When it is a question of appreciation of evidence, in the opinion of this Court, greater sanctity, at least for the sake of disposal of the I.A., while forming a prima facie opinion, should be given to the documents emanating from a Court proceedings. Whether the decree is binding on the plaintiffs or not is a matter for decision in the suit. For a prima facie evaluation of the case, this Court is of the opinion that the trial Court did not commit an error in discussing the nature of the plaintiffs’ possession in para 20. When the Court weighed Ex.P12 to 14 against the delivery receipt and the decree passed by the Court, it rightly concluded that the issue, whether the said decree is binding on them or not, can be decided later.
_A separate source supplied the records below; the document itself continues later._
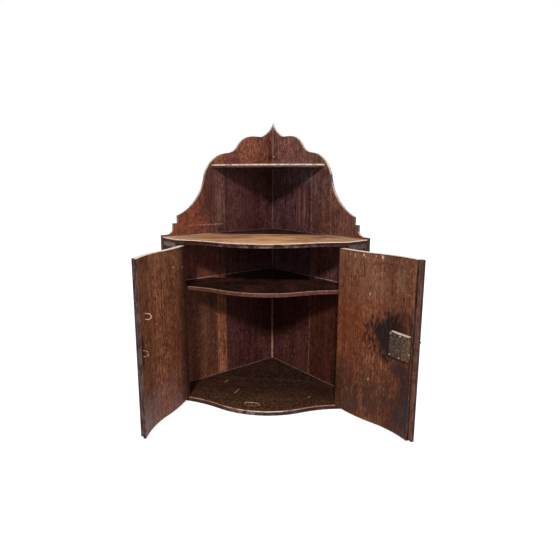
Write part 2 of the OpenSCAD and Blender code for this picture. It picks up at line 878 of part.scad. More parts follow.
module right_upper_hinge_pin() {
    pin(RIGHT, 1);
}

module right_lower_hinge_stile_leaf() {
    stile_leaf(RIGHT, 0);
}

module right_lower_hinge_door_leaf() {
    right_door_leaf(0);
}

module right_lower_hinge_pin() {
    pin(RIGHT, 0);
}

module left_stile_screws() {
    color(brass) for (z = hinge_heights) at_hinge(z) leaf_screw_set(false);
}

module right_stile_screws() {
    color(brass) mirror([1, 0, 0]) for (z = hinge_heights) at_hinge(z) leaf_screw_set(false);
}

module left_door_screws() {
    color(brass) on_left_door() for (z = hinge_heights) at_hinge(z) leaf_screw_set(true);
}

module right_door_screws() {
    color(brass) on_right_door() for (z = hinge_heights) at_hinge(z) leaf_screw_set(true);
}

// ---- Lock --------------------------------------------------------------

// The lock's frame on the right door: z = 0 is the flat seat, +X towards the meeting edge
module on_lock() {
    on_door_face(lock_x, lock_mid_z, lock_seat_r, false) children();
}

// The cap covers the hinge side of the case; its screws go right through into the door
cap_from = -lock_w / 2;
lock_screw_head_r = 2.6;

module at_cap_corners() {
    for (x = [cap_from + screw_in, cap_from + cap_w - screw_in], y = [-1, 1])
        translate([x, y * (lock_h / 2 - screw_in), 0]) children();
}

module lock_screw_set(grow = 0) {
    at_cap_corners() translate([0, 0, lock_d + cap_t])
        wood_screw(lock_screw_head_r, lock_d + cap_t + door_t / 2, grow);
}

// Case: open towards the door, with a boss round each screw and a mouth for the bolt
module lock_case() {
    inside = [lock_w - 2 * lock_wall, lock_h - 2 * lock_wall, lock_d - lock_plate_t - lock_wall];
    color(iron) on_right_door() on_lock() difference() {
        translate([-lock_w / 2, -lock_h / 2, lock_plate_t]) cube([lock_w, lock_h, lock_d - lock_plate_t]);
        difference() {
            translate([-inside[0] / 2, -inside[1] / 2, lock_plate_t - past]) cube(inside + [0, 0, past]);
            at_cap_corners() cube([boss_w, boss_w, 3 * lock_d], center = true);
        }
        bolt_mouth();
        lock_screw_set(fixing_gap);
        translate([0, -key_drop, 0]) cylinder(r = key_pin_r + fixing_gap, h = lock_d + past, $fn = 24);
    }
}

// Cap over the works; the end of the key's pin is riveted in its middle
module lock_cap() {
    color(iron) on_right_door() on_lock() difference() {
        translate([cap_from, -lock_h / 2, lock_d]) cube([cap_w, lock_h, cap_t]);
        lock_screw_set(fixing_gap);
        translate([0, -key_drop, 0])
            cylinder(r = key_pin_r + fixing_gap, h = lock_d + cap_t + past, $fn = 24);
    }
}

module lock_plate() {
    color(iron) on_right_door() on_lock() difference() {
        translate([-lock_w / 2, -lock_h / 2, 0]) cube([lock_w, lock_h, lock_plate_t]);
        translate([0, 0, -past]) keyhole(lock_plate_t + 2 * past);
        lock_screw_set(fixing_gap);
    }
}

// Mouth in the case's edge, for the bolt to slide through
module bolt_mouth() {
    translate([lock_w / 2 - lock_wall - past, -bolt_drop - bolt_h / 2 - bolt_gap, bolt_level - bolt_gap])
        cube([lock_wall + 2 * past, bolt_h + 2 * bolt_gap, bolt_t + 2 * bolt_gap]);
}

// The key's bit turns at this radius and reaches talon_depth into the bolt
bit_r = 8;
talon_depth = 2.6;
talon_w = 4;

// Bolt: a full-height head, and a lower tail with a talon for each turn of the key
module lock_bolt() {
    tip = lock_w / 2 + bolt_rest;
    head = tip - bit_r - 1.5;
    step = bolt_travel / 2;
    tail = tip + step * 1.5 + talon_w;
    tail_h = bolt_drop + bolt_h / 2 - key_drop - bit_r + talon_depth;
    color(iron) on_right_door() on_lock()
        translate([tip, -bolt_drop - bolt_h / 2, bolt_level]) linear_extrude(bolt_t) difference() {
            union() {
                translate([-head, 0]) square([head, bolt_h]);
                translate([-tail, 0]) square([tail, tail_h]);
            }
            for (i = [0.5, 1.5]) translate([-tip - i * step - talon_w / 2, tail_h - talon_depth])
                square([talon_w, talon_depth + past]);
        }
}

// Leaf spring: hangs from the case's roof beside its wall and bends round onto the bolt's head
module bolt_spring() {
    foot = bit_r + 2.5;
    low = -bolt_drop + bolt_h / 2 + 0.3;
    r = lock_w / 2 - lock_wall - 1 - foot;
    color(iron) on_right_door() on_lock() translate([foot, low + r, bolt_level]) {
        rotate([0, 0, -90]) rotate_extrude(angle = 90, $fn = 96)
            translate([r - spring_t, 0]) square([spring_t, bolt_t]);
        translate([r - spring_t, 0, 0]) cube([spring_t, lock_h / 2 - lock_wall - low - r, bolt_t]);
    }
}
spring_t = 0.8;

// The hollow key turns on this pin, which is riveted through the case and the cap
module key_pin() {
    color(iron) on_right_door() on_lock() translate([0, -key_drop, -key_pin_in])
        cylinder(r = key_pin_r, h = key_pin_in + lock_d + cap_t, $fn = 24);
}
key_pin_in = 8;

module lock_screws() {
    color(iron) on_right_door() on_lock() lock_screw_set();
}

// Keyhole right through, round above and straight below
module keyhole(h) {
    translate([0, -key_drop, 0]) {
        cylinder(r = keyhole_r, h = h, $fn = 32);
        translate([-keyhole_slot / 2, -keyhole_drop, 0]) cube([keyhole_slot, keyhole_drop, h]);
    }
}
keyhole_slot = 2.2;

// ---- Fittings ----------------------------------------------------------

escutcheon_w = 24;
escutcheon_t = 1.2;
escutcheon_pin_r = 0.8;
escutcheon_pin_y = 16;
escutcheon_pin_len = 6;

// Shaped brass plate round the keyhole, on the crown of the door's outer face
module keyhole_escutcheon() {
    color(brass) on_right_door() on_outer_face(lock_x, key_z) linear_extrude(escutcheon_t) difference() {
        union() {
            translate([0, escutcheon_w / 6]) circle(r = escutcheon_w / 2, $fn = 64);
            for (x = [-1, 1]) translate([x * escutcheon_w / 6, -escutcheon_w / 3])
                circle(r = escutcheon_w / 3, $fn = 48);
            for (y = [-1, 1]) translate([0, y * escutcheon_pin_y]) circle(r = 5, $fn = 48);
        }
        circle(r = keyhole_r + 0.4, $fn = 32);
        translate([-keyhole_slot / 2 - 0.3, -keyhole_drop - 0.4])
            square([keyhole_slot + 0.6, keyhole_drop]);
        for (y = [-1, 1]) translate([0, y * escutcheon_pin_y])
            circle(r = escutcheon_pin_r + fixing_gap, $fn = 24);
    }
}

module escutcheon_pin_set(grow = 0) {
    on_outer_face(lock_x, key_z) for (y = [-1, 1])
        translate([0, y * escutcheon_pin_y, -escutcheon_pin_len - grow])
            cylinder(r = escutcheon_pin_r + grow, h = escutcheon_pin_len + escutcheon_t + grow, $fn = 24);
}

module escutcheon_pins() {
    color(brass) on_right_door() {
        escutcheon_pin_set();
        on_outer_face(lock_x, key_z) for (y = [-1, 1]) translate([0, y * escutcheon_pin_y, escutcheon_t])
            cylinder(r1 = 2 * escutcheon_pin_r, r2 = escutcheon_pin_r, h = 0.8, $fn = 24);
    }
}

knob_x = hinge_x - knob_in;
knob_z = floor_z + knob_h;
knob_tang_r = 1.5;
knob_tang = 7;
knob_rose_t = 1.5;

// Small turned knob: a rose, a neck and a ball, with a tang driven into the door
module door_knob() {
    color(brass) on_right_door() on_outer_face(knob_x, knob_z) {
        rotate_extrude($fn = 48) {
            square([knob_r + 0.5, knob_rose_t]);
            square([knob_r * 0.55, knob_reach - knob_r]);
            intersection() {
                translate([0, knob_reach - knob_r]) circle(r = knob_r, $fn = 48);
                translate([0, knob_reach - 2 * knob_r]) square([knob_r, 2 * knob_r]);
            }
        }
        translate([0, 0, -knob_tang]) cylinder(r = knob_tang_r, h = knob_tang + 1, $fn = 24);
    }
}

// How deep the legs of the staples are driven in
staple_bite = 7;

// Wire staple: two legs joined by a half ring, standing out by reach
module staple(reach) {
    bend = staple_w / 2;
    leg = reach - bend - wire_r;
    for (y = [-1, 1]) translate([0, y * bend, -staple_bite])
        cylinder(r = wire_r, h = staple_bite + leg, $fn = 24);
    translate([0, 0, leg]) rotate([90, 0, 90])
        rotate_extrude(angle = 180, $fn = 64) translate([bend, 0]) circle(r = wire_r, $fn = 24);
}

module staple_legs(x, z, grow) {
    on_inner_face(x, z) for (y = [-1, 1]) translate([0, y * staple_w / 2, -staple_bite - grow])
        cylinder(r = wire_r + grow, h = staple_bite + past + grow, $fn = 24);
}

left_staple_x = hinge_x - left_staple_in;
left_staple_z = floor_z + left_staple_h;
keep_x = hinge_x - keep_in;

module left_door_staple() {
    color(iron) on_left_door() on_inner_face(left_staple_x, left_staple_z) staple(staple_reach);
}

module lock_keep() {
    color(iron) on_left_door() on_inner_face(keep_x, keep_z) staple(keep_reach);
}

floor_staple_at = [-floor_staple_side, corner_y - floor_staple_out];
floor_staple_angle = -4;
floor_staple_bite = 9;

// Low bridge of wire on the bottom board
module floor_staple() {
    bend = floor_staple_h - wire_r;
    half = floor_staple_len / 2 - wire_r;
    color(iron) translate([floor_staple_at[0], floor_staple_at[1], floor_z])
        rotate([0, 0, floor_staple_angle]) for (m = [0, 1]) mirror([m, 0, 0]) {
            translate([half, 0, -floor_staple_bite]) cylinder(r = wire_r, h = floor_staple_bite, $fn = 24);
            translate([half - bend, 0, 0]) rotate([90, 0, 0]) rotate_extrude(angle = 90, $fn = 64)
                translate([bend, 0]) circle(r = wire_r, $fn = 24);
            translate([0, 0, bend]) rotate([0, 90, 0]) cylinder(r = wire_r, h = half - bend, $fn = 24);
        }
}

module floor_staple_legs(grow) {
    half = floor_staple_len / 2 - wire_r;
    translate([floor_staple_at[0], floor_staple_at[1], floor_z]) rotate([0, 0, floor_staple_angle])
        for (s = [-1, 1]) translate([s * half, 0, -floor_staple_bite - grow])
            cylinder(r = wire_r + grow, h = floor_staple_bite + past + grow, $fn = 24);
}

// Round-headed screw beside the corner, through the right wall
module hanging_screw() {
    head_r = 4.8;
    head_h = 3.2;
    dome_r = (head_r * head_r + head_h * head_h) / (2 * head_h);
    color(iron) on_right_wall(hanging_screw_at) {
        translate([0, 0, -back_t]) cylinder(r = hanging_screw_r, h = back_t + 1, $fn = 24);
        intersection() {
            cylinder(r = head_r, h = head_h, $fn = 32);
            translate([0, 0, head_h - dome_r]) sphere(r = dome_r, $fn = 48);
        }
    }
}

left_back_outer_board();
left_back_strip();
left_back_inner_board();
right_back_outer_board();
right_back_inner_board();
left_stile();
right_stile();
top_front_board();
top_back_board();
bottom_front_board();
bottom_back_board();
inner_shelf();
gallery_shelf();
left_cornice_return();
right_cornice_return();
left_wall_nails();
right_wall_nails();
left_door();
right_door();
left_upper_hinge_stile_leaf();
left_upper_hinge_door_leaf();
left_upper_hinge_pin();
left_lower_hinge_stile_leaf();
left_lower_hinge_door_leaf();
left_lower_hinge_pin();
right_upper_hinge_stile_leaf();
right_upper_hinge_door_leaf();
right_upper_hinge_pin();
right_lower_hinge_stile_leaf();
right_lower_hinge_door_leaf();
right_lower_hinge_pin();
left_stile_screws();
left_door_screws();
right_stile_screws();
right_door_screws();
lock_case();
lock_cap();
lock_plate();
lock_bolt();
bolt_spring();
key_pin();
lock_screws();
keyhole_escutcheon();
escutcheon_pins();
door_knob();
left_door_staple();
lock_keep();
floor_staple();
hanging_screw();
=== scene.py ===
"""Hanging corner cupboard with serpentine doors: aged wood, iron and brass, light and camera.

Metres, +Z up. The origin is the foot of the room corner, -Y runs out into the room.
"""

import math

import bpy
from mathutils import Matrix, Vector

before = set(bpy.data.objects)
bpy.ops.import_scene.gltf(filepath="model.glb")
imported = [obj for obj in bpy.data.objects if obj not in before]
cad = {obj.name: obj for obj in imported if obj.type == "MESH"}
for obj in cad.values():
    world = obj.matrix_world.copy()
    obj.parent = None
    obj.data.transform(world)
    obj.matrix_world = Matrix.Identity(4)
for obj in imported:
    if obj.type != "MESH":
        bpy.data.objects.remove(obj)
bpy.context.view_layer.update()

# Places on the cupboard, in metres
CORNER_Y = -0.018385            # where the good faces of the two walls meet
SHELF_TOP = 0.395
TOP_TOP = 0.554
GALLERY_SHELF_TOP = 0.795
GALLERY_SHELF_UNDER = 0.783
HINGE_X = 0.264458
PIN_Y = -0.404637
DOOR_TOP = 0.534
REBATE_START = 0.2585           # from the hinge pin to the rebate of the right door
LEFT_DOOR_OPEN = 84.5           # degrees from closed
RIGHT_DOOR_OPEN = 119
UP = (0, 0, 1)
DIAGONAL = math.sqrt(0.5)


def turned(x, y, degrees):
    """A level direction turned to the left"""
    c, s = math.cos(math.radians(degrees)), math.sin(math.radians(degrees))
    return (c * x - s * y, s * x + c * y, 0)


# How a board lies: a point on it, then the ways across its grain, out of its good face, and along
# its grain. The doors are given as they stand open. Marks on a board are placed by (across, along).
LIES = {
    "left wall":
        ((0, CORNER_Y, 0), (-DIAGONAL, -DIAGONAL, 0), (DIAGONAL, -DIAGONAL, 0), UP),
    "right wall":
        ((0, CORNER_Y, 0), (DIAGONAL, -DIAGONAL, 0), (-DIAGONAL, -DIAGONAL, 0), UP),
    "left door":
        ((-HINGE_X, PIN_Y, 0), turned(1, 0, -LEFT_DOOR_OPEN), turned(0, 1, -LEFT_DOOR_OPEN), UP),
    "right door":
        ((HINGE_X, PIN_Y, 0), turned(-1, 0, RIGHT_DOOR_OPEN), turned(0, 1, RIGHT_DOOR_OPEN), UP),
    "level": ((0, 0, 0), (0, 1, 0), UP, (1, 0, 0)),
    "upright": ((0, 0, 0), (1, 0, 0), (0, -1, 0), UP),
}


def srgb(r, g, b):
    """Colour from everyday 0-255 values"""
    return tuple(c / 255 / 12.92 if c <= 10 else ((c / 255 + 0.055) / 1.055) ** 2.4
                 for c in (r, g, b))


WORN = srgb(176, 138, 116)
DUST = srgb(150, 122, 104)
# Dark grime, and also the colour of the painted shade behind the inner shelf
GRIME_AND_SHADE = srgb(20, 10, 9)


# ---- Writing a finish ---------------------------------------------------------------

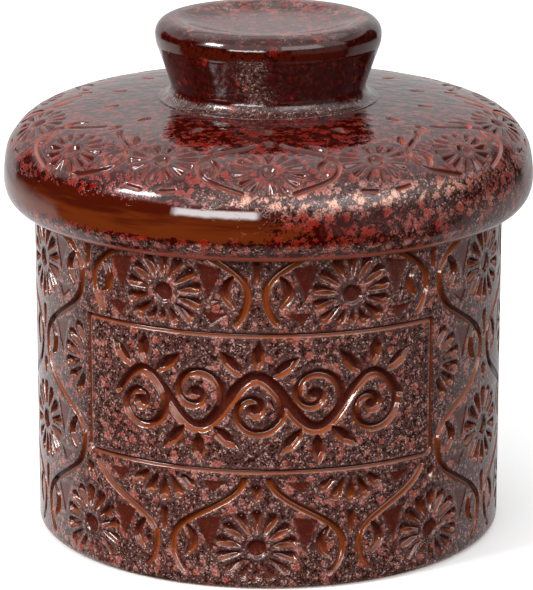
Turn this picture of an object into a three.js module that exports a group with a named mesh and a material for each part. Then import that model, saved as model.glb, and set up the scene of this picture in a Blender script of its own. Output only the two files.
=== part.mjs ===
// Butter crock: a round stoneware crock with a lid that carries a bell-shaped butter cup.
// The cup hangs into the crock, where a little water in the bottom seals its mouth.
// Units are millimetres, +Z is up, and the origin is the centre of the foot, on the table.

import * as THREE from "three";

// Driving dimensions
const AROUND = 48; // facets in a full turn
const LID_RADIUS = 56; // widest part of the lid's rounded shoulder
const LID_EDGE_Z = 70; // lower edge of the lid's skirt
const SHOULDER_Z = 76; // height of the widest part of the shoulder
const COVER_TOP_Z = 92.6; // flat middle of the lid, where the knob stands
const KNOB_TOP_Z = 109.4;
const WALL_RADIUS = 49.6; // outside of the crock
const WALL = 5.5; // thickness of the crock's wall
const RIM_Z = 82; // top of the crock's rim, on which the lid rests
const FLOOR_Z = 8; // inside floor of the crock
const SKIRT_PLAY = 1; // gap between the crock's wall and the lid's skirt
const ROOF = 6.1; // thickness of the lid's flat middle
const BELL_WALL = 5;
const BELL_TOP_RADIUS = 29; // outside of the bell, under the lid
const BELL_MOUTH_RADIUS = 34.5; // outside of the bell, at its mouth
const BELL_MOUTH_Z = 17; // low enough for the mouth to stand in the water

// Dimensions worked out from them
const BORE_RADIUS = WALL_RADIUS - WALL;
const ROOF_Z = COVER_TOP_Z - ROOF; // underside of the lid's flat middle
const SKIRT_RADIUS = WALL_RADIUS + SKIRT_PLAY; // inside of the skirt

// The glazes
const wallGlaze = new THREE.MeshStandardMaterial({ color: 0x4a211c, roughness: 0.15, metalness: 0 });
const lidGlaze = new THREE.MeshStandardMaterial({ color: 0x54201a, roughness: 0.12, metalness: 0 });
const knobGlaze = new THREE.MeshStandardMaterial({ color: 0x5c1d16, roughness: 0.12, metalness: 0 });
const bellGlaze = new THREE.MeshStandardMaterial({ color: 0x3f1d16, roughness: 0.2, metalness: 0 });

// Points of an elliptical arc about (r, z), from one angle to another in degrees,
// where 0 degrees points away from the axis and 90 degrees points up.
function arc(r, z, radiusR, radiusZ, from, to, steps) {
  return Array.from({ length: steps + 1 }, (_, step) => {
    const angle = THREE.MathUtils.degToRad(from + ((to - from) * step) / steps);
    return [r + radiusR * Math.cos(angle), z + radiusZ * Math.sin(angle)];
  });
}

// Points of a Bezier curve in the profile plane, without its first point.
function bezier(points, steps) {
  const curve = new THREE.CubicBezierCurve(...points.map(([r, z]) => new THREE.Vector2(r, z)));
  return curve.getPoints(steps).slice(1).map((point) => [point.x, point.y]);
}

// A solid of revolution about Z. Its profile of [r, z] points runs up the outside
// and comes back down the inside, so that the faces point out.
function turned(name, profile, material) {
  const points = profile.map(([r, z]) => new THREE.Vector2(r, z));
  const geometry = new THREE.LatheGeometry(points, AROUND);
  geometry.rotateX(Math.PI / 2);
  const mesh = new THREE.Mesh(geometry, material);
  mesh.name = name;
  return mesh;
}

// The crock: straight wall, level rim, and a foot ring round a shallow recess.
function crockBody() {
  const footRound = 1.8;
  const footInner = 39;
  const recess = 2;
  const rimRound = 2;
  const floorRound = 3;
  return turned("crock_body", [
    [0, recess],
    [footInner - recess, recess],
    [footInner, 0],
    ...arc(WALL_RADIUS - footRound, footRound, footRound, footRound, -90, 0, 3),
    ...arc(WALL_RADIUS - rimRound, RIM_Z - rimRound, rimRound, rimRound, 0, 90, 3),
    ...arc(BORE_RADIUS + rimRound, RIM_Z - rimRound, rimRound, rimRound, 90, 180, 3),
    ...arc(BORE_RADIUS - floorRound, FLOOR_Z + floorRound, floorRound, floorRound, 0, -90, 3),
    [0, FLOOR_Z],
  ], wallGlaze);
}

// The lid's cover: a low dome with a round shoulder. Its skirt drops over the crock's
// rim, and the flat seat inside it rests on the rim.
function lidCover() {
  const seatInner = 42;
  const roofEdge = 38;
  const lipRadius = 51.2; // where the shoulder's curve ends at the skirt's lower edge
  const flatEdge = 21; // the dome is flat inside this radius
  const haunch = [54.7, 83.6];
  return turned("lid_cover", [
    [0, ROOF_Z],
    [roofEdge, ROOF_Z],
    [seatInner, RIM_Z],
    [SKIRT_RADIUS, RIM_Z],
    [SKIRT_RADIUS, LID_EDGE_Z],
    ...arc(lipRadius, SHOULDER_Z, LID_RADIUS - lipRadius, SHOULDER_Z - LID_EDGE_Z, -90, 0, 5),
    ...bezier([[LID_RADIUS, SHOULDER_Z], [LID_RADIUS, SHOULDER_Z + 2.6], [55.6, 82], haunch], 4),
    ...bezier([haunch, [51, 90], [46, 91.4], [flatEdge, COVER_TOP_Z]], 7),
    [0, COVER_TOP_Z],
  ], lidGlaze);
}

// The knob: a flaring plug with a thick rounded rim and a dished top. Its level top ring
// is the foot on which the lid stands when it is turned over to be filled.
function lidKnob() {
  const collarRadius = 22.2;
  const neckRadius = 20.4;
  const creaseRadius = 23.4;
  const creaseZ = 103.8;
  const rimRadius = 23.8;
  const rimZ = 106.2;
  const ringOuter = 20.6;
  const ringInner = 19.4;
  const dish = 1.7;
  const collarHeight = collarRadius - neckRadius;
  const neckZ = COVER_TOP_Z + collarHeight;
  return turned("lid_knob", [
    [0, COVER_TOP_Z],
    ...arc(collarRadius, neckZ, collarHeight, collarHeight, -90, -180, 3),
    [creaseRadius, creaseZ],
    ...arc(ringOuter, rimZ, rimRadius - ringOuter, KNOB_TOP_Z - rimZ, 0, 90, 5),
    [ringInner, KNOB_TOP_Z],
    ...bezier([[ringInner, KNOB_TOP_Z], [17.6, KNOB_TOP_Z], [15, KNOB_TOP_Z - dish], [9, KNOB_TOP_Z - dish]], 4),
    [0, KNOB_TOP_Z - dish],
  ], knobGlaze);
}

// The butter bell: a flaring tube under the lid, with a rounded lip at its mouth.
function butterBell() {
  const lip = BELL_WALL / 2;
  const lipZ = BELL_MOUTH_Z + lip;
  const boreTop = BELL_TOP_RADIUS - BELL_WALL;
  return turned("butter_bell", [
    [boreTop, ROOF_Z],
    ...arc(BELL_MOUTH_RADIUS - lip, lipZ, lip, lip, -180, 0, 6),
    [BELL_TOP_RADIUS, ROOF_Z],
    [boreTop, ROOF_Z],
  ], bellGlaze);
}

const crock = new THREE.Group();
crock.add(crockBody());

const lid = new THREE.Group();
lid.add(lidCover(), lidKnob(), butterBell());

const butterCrock = new THREE.Group();
butterCrock.add(crock, lid);

export default butterCrock;
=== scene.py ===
"""Looks of the butter crock: carved, reactive-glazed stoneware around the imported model.

Lengths are in millimetres until a mesh is made. Angles run round the crock from its
front, which faces -Y, towards +X.
"""

import math
from types import SimpleNamespace

import bpy
import numpy as np
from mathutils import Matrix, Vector


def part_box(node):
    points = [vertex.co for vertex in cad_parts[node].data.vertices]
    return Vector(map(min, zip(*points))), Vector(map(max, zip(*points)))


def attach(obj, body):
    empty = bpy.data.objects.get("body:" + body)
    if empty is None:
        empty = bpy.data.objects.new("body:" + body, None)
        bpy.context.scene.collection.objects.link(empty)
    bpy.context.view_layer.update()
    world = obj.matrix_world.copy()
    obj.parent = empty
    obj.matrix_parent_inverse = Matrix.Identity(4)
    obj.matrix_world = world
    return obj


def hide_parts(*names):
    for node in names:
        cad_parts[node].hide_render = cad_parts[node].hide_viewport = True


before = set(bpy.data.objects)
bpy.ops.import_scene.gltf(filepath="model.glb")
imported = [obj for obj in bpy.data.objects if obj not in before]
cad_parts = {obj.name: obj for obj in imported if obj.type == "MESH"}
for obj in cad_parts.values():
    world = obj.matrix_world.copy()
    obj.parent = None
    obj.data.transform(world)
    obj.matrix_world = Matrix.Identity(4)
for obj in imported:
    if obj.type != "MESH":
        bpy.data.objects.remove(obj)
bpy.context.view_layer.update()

MM = 0.001


def reach(node):
    """Largest radius, lowest height and highest height of a CAD node, in mm."""
    low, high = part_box(node)
    return high.x / MM, low.z / MM, high.z / MM


WALL_R, FOOT_Z, RIM_Z = reach("crock_body")
LID_R, SKIRT_Z, COVER_Z = reach("lid_cover")
KNOB_R, _, KNOB_Z = reach("lid_knob")
MOUTH_R, MOUTH_Z, ROOF_Z = reach("butter_bell")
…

In para 21 the Court has also traced the case set up by the 3rd respondent, wherein it is stated that he had entered into an agreement of sale, discharged the mortgage loan outstanding of the property, which is through a registered mortgage deed, filed a suit, secured a decree and then obtained delivery of the property as mentioned earlier. 10. In the opinion of this Court for recording prima facie case, the balance of convenience and other ingredients the trial Court did not commit any error in a proceeding in the manner that it did. It placed greater reliance on the sequence of events as described by the respondents, which include discharge of a registered mortgage, filing of a suit, the decree being obtained and delivery through the Court. 11. This Court is, therefore, of the opinion that the impugned order does not suffer from any error warranting interference. 12. With the above observation, the C.M.A. is dismissed as there are no merits. It is reiterated that the opinions expressed in the course of the disposal of this CMA are for the purpose of disposal of the CMA alone and that they will not come in the way of the trial Court appreciating the matter or the evidence and pleadings on their own merits during the trial. There shall be no order as to costs. 13. Consequently, the Miscellaneous Applications pending, if any, in this C.M.A. is also dismissed.